7.2. Further, in view of the number of items of evidence submitted belatedly, the examination of the further evidence had to be concentrated on the most relevant items, i.e. only few documents have been considered during the oral proceedings before the Board. Hence, it remains to be examined whether or not other items of evidence not yet considered are relevant as well.
7.3. Since relevant evidence was admitted into the proceedings, and since both parties have requested to remit the case to the first instance, if a document was relevant, the Board considered the remittal appropriate.
7.4. Since all of the relevant late-filed documents were admitted at the appeal stage, cost of that appeal stage could have been avoided, if the documents had been filed in time.
7.5. Therefore, it is equitable in the present case to apportion part of the costs incurred by the respondents, such that the appellants bear the costs as defined in the order (Case Law, supra, VII.C.12.3, in particular T 416/87).
7.6. The Board did not consider it appropriate to apportion the costs of the future proceedings before the Opposition Division, as requested by the respondents. Future costs depend on the course of the future proceedings, in particular on the course of action by the parties. An award of future costs is open-ended, and its consequences are unpredictable. As any discretionary decision, the apportionment of costs requires the consideration of all relevant circumstances. In the present situation, the most relevant factors, i.e. the dimension of the costs and whether they have been incurred in an appropriate manner, are not yet known.
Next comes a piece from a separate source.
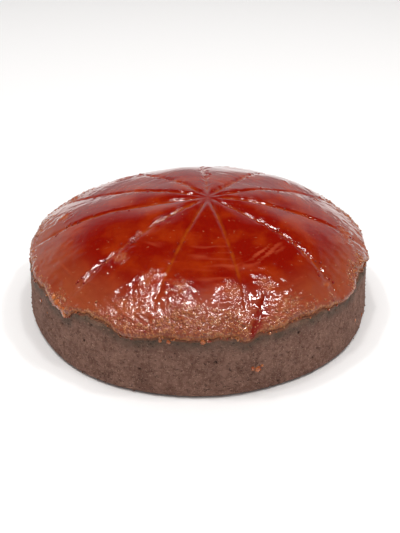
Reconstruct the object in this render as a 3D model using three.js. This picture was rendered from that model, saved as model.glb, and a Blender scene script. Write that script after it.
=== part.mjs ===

7.7. This decision is in agreement with T 758/99 of 25 January 2001 (point 5 of the reasons), T 48/00 of 12 June 2002 (point 14 of the reasons) and T 890/00 of 28 October 2002 (point 5 of the reasons), all deviating from the older judgements given in T 611/90 (point 5 of the reasons) and T 715/95 (commented in Case Law, supra, VII.C.12.4).
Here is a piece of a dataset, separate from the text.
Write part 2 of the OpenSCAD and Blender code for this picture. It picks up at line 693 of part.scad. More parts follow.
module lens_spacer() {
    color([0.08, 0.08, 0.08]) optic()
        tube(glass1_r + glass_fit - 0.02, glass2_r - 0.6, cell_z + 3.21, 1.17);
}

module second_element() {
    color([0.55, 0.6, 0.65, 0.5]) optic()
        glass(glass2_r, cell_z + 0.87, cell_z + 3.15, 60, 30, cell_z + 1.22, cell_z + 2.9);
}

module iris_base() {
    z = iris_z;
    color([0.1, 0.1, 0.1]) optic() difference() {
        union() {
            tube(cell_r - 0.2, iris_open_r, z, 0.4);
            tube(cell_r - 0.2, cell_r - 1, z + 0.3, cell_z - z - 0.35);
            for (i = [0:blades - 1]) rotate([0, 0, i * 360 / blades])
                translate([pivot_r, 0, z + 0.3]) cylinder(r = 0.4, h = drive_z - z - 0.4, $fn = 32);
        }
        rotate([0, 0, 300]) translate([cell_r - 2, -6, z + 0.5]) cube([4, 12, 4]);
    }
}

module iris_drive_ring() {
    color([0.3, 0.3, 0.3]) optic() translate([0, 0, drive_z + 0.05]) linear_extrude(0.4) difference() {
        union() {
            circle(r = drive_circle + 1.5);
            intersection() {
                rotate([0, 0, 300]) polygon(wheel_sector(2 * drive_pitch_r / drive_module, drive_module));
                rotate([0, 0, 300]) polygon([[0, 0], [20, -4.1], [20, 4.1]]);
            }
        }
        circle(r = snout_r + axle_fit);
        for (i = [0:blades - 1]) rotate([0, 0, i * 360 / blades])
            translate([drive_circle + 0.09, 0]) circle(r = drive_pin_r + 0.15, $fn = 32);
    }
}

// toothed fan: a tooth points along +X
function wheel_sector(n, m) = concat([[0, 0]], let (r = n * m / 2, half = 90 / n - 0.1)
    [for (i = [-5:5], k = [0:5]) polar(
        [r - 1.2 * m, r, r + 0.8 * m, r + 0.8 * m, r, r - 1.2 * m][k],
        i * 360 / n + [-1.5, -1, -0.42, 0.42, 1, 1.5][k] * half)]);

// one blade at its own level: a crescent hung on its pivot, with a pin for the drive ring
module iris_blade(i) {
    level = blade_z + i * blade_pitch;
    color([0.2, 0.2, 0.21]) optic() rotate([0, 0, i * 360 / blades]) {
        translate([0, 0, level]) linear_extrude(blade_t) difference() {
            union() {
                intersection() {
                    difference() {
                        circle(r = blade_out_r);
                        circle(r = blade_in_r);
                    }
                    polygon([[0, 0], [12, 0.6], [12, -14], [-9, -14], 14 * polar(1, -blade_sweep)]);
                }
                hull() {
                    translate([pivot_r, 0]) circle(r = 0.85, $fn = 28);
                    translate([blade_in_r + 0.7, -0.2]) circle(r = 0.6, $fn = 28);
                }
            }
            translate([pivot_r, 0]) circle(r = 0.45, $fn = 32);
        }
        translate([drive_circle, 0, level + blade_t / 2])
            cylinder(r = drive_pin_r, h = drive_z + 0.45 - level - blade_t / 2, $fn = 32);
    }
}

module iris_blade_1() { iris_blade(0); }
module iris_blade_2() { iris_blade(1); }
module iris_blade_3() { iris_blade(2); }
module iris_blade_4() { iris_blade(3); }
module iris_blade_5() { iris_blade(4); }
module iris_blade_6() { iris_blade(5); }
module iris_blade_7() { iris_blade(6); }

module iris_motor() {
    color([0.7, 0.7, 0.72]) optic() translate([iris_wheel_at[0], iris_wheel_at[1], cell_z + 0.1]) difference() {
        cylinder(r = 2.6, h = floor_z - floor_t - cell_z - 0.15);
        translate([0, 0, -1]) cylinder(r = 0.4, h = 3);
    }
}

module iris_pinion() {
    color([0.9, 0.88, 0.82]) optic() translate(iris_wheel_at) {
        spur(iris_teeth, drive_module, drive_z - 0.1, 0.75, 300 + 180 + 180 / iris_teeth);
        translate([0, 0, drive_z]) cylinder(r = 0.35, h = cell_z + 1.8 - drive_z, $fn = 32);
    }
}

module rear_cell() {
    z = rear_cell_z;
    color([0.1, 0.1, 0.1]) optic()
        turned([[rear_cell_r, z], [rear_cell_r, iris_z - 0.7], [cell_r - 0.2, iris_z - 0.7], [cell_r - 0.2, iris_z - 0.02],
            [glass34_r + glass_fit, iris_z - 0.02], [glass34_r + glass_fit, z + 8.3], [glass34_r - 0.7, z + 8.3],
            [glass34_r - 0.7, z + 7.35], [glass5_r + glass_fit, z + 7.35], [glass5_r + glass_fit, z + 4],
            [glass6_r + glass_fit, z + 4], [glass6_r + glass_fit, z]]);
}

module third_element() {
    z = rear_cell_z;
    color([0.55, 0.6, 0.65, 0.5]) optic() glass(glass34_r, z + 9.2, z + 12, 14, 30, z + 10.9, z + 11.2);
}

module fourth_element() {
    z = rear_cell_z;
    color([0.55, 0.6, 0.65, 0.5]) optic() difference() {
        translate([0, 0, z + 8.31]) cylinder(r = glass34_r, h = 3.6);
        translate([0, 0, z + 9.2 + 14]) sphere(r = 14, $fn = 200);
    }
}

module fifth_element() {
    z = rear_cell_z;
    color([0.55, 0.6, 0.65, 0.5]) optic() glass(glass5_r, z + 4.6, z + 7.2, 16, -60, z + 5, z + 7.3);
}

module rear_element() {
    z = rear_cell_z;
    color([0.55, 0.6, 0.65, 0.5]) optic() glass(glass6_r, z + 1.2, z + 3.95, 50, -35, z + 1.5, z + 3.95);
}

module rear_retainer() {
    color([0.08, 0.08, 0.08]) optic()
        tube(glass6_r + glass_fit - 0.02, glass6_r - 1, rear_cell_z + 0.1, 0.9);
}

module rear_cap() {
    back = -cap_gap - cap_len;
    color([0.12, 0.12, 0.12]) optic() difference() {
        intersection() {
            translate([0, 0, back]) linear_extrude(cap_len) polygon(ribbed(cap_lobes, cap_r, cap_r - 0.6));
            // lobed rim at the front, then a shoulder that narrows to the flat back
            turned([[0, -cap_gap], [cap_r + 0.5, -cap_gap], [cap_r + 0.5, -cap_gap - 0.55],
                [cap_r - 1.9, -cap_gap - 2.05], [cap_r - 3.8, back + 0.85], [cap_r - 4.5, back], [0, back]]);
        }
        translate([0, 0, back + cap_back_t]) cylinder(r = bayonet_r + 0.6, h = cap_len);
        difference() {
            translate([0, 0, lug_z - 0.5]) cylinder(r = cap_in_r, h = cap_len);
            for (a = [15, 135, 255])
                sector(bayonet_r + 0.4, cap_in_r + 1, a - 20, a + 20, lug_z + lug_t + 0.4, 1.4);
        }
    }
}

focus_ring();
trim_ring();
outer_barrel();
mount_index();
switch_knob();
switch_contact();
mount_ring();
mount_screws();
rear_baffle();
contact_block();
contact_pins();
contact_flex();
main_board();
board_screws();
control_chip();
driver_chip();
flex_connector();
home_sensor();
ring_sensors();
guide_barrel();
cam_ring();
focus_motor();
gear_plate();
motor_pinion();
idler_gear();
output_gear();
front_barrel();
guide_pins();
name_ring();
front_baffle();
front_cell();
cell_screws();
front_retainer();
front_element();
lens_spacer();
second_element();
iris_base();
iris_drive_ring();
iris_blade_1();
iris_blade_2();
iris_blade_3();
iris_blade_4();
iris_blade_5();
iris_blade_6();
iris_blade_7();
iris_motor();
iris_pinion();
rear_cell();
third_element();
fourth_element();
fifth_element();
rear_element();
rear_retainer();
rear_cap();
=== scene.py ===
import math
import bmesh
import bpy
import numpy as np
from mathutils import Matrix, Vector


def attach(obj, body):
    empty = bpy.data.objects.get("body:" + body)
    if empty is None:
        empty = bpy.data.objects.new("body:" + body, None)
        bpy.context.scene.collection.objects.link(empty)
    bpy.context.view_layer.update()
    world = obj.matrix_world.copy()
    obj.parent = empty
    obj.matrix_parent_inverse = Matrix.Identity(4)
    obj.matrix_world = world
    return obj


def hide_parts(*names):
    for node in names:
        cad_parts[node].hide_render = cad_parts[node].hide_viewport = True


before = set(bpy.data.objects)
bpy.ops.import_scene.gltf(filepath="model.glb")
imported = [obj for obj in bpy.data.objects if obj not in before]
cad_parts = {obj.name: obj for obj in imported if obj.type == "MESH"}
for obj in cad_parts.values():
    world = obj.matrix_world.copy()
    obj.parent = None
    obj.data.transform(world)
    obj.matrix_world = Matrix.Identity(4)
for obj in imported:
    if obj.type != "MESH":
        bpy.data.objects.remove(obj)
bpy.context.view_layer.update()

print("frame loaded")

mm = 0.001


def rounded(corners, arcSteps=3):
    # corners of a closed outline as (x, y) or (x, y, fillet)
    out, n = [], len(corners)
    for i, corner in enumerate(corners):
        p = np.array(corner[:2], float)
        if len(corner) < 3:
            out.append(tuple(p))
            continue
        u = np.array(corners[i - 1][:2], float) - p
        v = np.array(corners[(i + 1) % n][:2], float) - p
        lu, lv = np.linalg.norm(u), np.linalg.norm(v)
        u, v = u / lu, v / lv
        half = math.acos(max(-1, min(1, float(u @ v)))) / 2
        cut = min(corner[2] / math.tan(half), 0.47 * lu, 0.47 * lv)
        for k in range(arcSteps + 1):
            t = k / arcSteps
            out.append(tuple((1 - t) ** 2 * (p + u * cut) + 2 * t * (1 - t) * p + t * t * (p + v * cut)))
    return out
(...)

For these reasons it is decided that:
1. The decision under appeal is set aside.
2. The case is remitted to the department of first instance for further prosecution.
3. The costs shall be apportioned so that the appellants shall pay the respondents (a) the costs charged by the respondents' European professional representative to the respondents in connection with the present appeal proceedings; and (b) the expenses (travelling, accommodation) for the two participants of the respondents at the oral proceedings before the Board.